▼▼▼
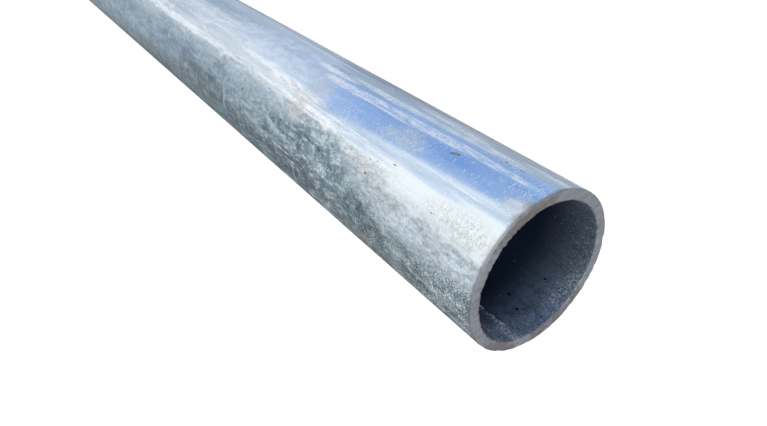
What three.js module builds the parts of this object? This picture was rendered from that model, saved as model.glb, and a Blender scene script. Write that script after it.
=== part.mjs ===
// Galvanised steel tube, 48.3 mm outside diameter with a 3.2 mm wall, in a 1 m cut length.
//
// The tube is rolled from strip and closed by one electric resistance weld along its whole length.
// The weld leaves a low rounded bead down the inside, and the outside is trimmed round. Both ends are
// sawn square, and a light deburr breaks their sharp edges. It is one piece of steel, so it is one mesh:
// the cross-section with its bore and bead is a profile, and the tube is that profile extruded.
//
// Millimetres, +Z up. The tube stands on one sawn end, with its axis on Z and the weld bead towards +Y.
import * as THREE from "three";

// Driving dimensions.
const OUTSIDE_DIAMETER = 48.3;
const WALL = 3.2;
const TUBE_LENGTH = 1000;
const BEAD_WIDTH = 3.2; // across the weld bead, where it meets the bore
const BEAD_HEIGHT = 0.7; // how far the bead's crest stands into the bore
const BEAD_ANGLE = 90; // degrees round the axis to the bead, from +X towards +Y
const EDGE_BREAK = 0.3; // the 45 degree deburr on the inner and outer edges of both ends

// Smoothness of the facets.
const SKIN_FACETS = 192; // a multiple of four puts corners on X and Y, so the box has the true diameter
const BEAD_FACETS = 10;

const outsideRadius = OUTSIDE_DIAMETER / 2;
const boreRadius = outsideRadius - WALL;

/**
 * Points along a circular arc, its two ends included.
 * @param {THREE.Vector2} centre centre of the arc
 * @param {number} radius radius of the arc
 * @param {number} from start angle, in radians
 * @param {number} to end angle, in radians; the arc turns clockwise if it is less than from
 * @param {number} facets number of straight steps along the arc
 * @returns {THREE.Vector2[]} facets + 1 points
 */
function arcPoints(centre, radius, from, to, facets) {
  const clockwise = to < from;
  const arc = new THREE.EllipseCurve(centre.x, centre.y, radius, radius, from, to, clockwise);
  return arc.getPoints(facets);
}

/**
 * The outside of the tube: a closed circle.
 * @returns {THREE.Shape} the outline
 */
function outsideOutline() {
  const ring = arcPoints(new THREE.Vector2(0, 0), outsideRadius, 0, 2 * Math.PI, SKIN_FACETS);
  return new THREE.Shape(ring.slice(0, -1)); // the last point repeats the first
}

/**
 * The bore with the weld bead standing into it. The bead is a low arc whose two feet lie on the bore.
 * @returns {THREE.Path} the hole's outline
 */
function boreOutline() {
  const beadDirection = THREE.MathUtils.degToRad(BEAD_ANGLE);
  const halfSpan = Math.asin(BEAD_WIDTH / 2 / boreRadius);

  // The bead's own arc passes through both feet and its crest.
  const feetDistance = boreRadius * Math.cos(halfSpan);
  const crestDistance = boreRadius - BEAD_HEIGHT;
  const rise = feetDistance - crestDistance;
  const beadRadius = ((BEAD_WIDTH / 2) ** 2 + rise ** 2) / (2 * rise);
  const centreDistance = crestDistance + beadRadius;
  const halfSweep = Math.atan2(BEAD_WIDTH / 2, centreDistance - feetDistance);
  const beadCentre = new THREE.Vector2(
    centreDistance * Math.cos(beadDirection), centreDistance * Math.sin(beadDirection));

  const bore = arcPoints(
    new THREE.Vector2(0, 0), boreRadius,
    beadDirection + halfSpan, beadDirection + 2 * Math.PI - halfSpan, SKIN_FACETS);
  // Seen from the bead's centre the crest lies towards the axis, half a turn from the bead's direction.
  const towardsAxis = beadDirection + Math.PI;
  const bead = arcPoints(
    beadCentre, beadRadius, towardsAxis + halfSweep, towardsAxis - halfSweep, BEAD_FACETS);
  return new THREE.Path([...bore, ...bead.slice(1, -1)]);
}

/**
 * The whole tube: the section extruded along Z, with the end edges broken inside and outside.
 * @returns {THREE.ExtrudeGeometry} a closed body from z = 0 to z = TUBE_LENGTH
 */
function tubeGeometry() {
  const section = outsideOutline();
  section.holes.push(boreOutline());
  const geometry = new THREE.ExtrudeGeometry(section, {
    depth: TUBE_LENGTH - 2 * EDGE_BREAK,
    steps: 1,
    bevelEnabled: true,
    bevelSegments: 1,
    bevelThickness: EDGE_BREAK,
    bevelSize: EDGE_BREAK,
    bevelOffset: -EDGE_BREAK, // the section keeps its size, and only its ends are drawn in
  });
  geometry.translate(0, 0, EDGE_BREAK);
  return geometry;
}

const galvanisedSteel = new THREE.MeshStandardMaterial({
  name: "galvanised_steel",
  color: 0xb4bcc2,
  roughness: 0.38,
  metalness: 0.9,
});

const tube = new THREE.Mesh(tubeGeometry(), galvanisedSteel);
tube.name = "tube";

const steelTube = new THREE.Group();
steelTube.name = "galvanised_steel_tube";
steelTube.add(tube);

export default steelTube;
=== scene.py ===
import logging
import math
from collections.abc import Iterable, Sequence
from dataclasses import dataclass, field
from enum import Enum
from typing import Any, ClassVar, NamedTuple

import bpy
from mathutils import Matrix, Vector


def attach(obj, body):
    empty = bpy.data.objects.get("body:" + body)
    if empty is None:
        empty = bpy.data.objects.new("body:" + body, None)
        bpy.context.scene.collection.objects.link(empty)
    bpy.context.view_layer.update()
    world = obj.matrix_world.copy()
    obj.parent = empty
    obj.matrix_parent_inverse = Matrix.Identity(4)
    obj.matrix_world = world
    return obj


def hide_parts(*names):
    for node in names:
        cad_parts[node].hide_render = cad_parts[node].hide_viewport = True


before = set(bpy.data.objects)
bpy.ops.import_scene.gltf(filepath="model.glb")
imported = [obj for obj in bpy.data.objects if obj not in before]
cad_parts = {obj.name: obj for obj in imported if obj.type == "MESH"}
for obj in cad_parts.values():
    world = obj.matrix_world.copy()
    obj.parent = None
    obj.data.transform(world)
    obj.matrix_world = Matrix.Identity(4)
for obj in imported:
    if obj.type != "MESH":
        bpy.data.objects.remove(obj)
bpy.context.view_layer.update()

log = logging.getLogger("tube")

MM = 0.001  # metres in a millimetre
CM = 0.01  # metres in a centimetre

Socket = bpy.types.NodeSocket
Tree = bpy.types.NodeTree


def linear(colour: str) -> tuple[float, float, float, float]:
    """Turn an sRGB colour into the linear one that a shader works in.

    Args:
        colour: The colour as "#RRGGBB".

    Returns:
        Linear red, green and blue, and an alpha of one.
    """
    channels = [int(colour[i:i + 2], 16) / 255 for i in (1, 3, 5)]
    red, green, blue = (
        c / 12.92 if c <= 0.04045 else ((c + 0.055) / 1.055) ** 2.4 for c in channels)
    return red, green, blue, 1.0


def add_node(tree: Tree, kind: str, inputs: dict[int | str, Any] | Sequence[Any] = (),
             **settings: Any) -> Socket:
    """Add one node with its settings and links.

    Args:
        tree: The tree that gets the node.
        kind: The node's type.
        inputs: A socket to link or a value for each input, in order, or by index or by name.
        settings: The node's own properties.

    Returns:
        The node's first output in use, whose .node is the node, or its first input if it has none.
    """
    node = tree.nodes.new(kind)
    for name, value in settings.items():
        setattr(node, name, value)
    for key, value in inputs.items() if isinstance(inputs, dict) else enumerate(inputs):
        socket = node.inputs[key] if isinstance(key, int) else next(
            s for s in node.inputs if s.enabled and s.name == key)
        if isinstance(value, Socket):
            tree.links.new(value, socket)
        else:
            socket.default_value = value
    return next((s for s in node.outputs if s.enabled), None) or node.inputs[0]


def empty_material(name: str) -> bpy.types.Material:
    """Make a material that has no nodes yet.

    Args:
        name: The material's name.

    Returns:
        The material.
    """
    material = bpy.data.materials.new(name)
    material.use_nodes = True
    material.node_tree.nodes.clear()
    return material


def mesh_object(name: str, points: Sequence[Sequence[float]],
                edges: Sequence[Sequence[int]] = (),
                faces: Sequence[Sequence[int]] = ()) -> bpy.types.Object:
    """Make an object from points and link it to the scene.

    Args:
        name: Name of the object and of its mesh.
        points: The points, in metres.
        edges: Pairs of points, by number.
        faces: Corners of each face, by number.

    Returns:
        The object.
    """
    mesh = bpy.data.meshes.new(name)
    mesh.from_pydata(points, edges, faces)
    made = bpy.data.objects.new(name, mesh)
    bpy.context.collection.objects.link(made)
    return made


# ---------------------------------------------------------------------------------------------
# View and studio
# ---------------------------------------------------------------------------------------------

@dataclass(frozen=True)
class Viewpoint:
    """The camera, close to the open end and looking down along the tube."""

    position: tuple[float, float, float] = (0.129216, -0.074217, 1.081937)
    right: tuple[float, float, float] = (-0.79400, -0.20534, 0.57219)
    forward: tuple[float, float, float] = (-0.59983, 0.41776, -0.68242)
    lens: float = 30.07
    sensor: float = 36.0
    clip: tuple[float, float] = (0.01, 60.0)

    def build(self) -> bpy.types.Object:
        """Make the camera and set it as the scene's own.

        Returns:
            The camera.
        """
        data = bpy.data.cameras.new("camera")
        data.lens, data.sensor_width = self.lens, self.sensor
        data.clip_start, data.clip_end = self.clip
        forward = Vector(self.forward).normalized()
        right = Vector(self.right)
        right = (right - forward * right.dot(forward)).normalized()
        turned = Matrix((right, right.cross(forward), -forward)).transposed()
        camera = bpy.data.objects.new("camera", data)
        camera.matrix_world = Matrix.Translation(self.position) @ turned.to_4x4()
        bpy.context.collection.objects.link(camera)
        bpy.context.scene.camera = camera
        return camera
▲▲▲
SET PROBLEM – Extract the run of lines that opens with the line containing "const galvanisedSteel = new" and closes with the line containing "obj.matrix_parent_inverse = Matrix.Identity(4)"; reproduce it exactly and add nothing.

SOLVED PROBLEM –
const galvanisedSteel = new THREE.MeshStandardMaterial({
  name: "galvanised_steel",
  color: 0xb4bcc2,
  roughness: 0.38,
  metalness: 0.9,
});

const tube = new THREE.Mesh(tubeGeometry(), galvanisedSteel);
tube.name = "tube";

const steelTube = new THREE.Group();
steelTube.name = "galvanised_steel_tube";
steelTube.add(tube);

export default steelTube;
=== scene.py ===
import logging
import math
from collections.abc import Iterable, Sequence
from dataclasses import dataclass, field
from enum import Enum
from typing import Any, ClassVar, NamedTuple

import bpy
from mathutils import Matrix, Vector


def attach(obj, body):
    empty = bpy.data.objects.get("body:" + body)
    if empty is None:
        empty = bpy.data.objects.new("body:" + body, None)
        bpy.context.scene.collection.objects.link(empty)
    bpy.context.view_layer.update()
    world = obj.matrix_world.copy()
    obj.parent = empty
    obj.matrix_parent_inverse = Matrix.Identity(4)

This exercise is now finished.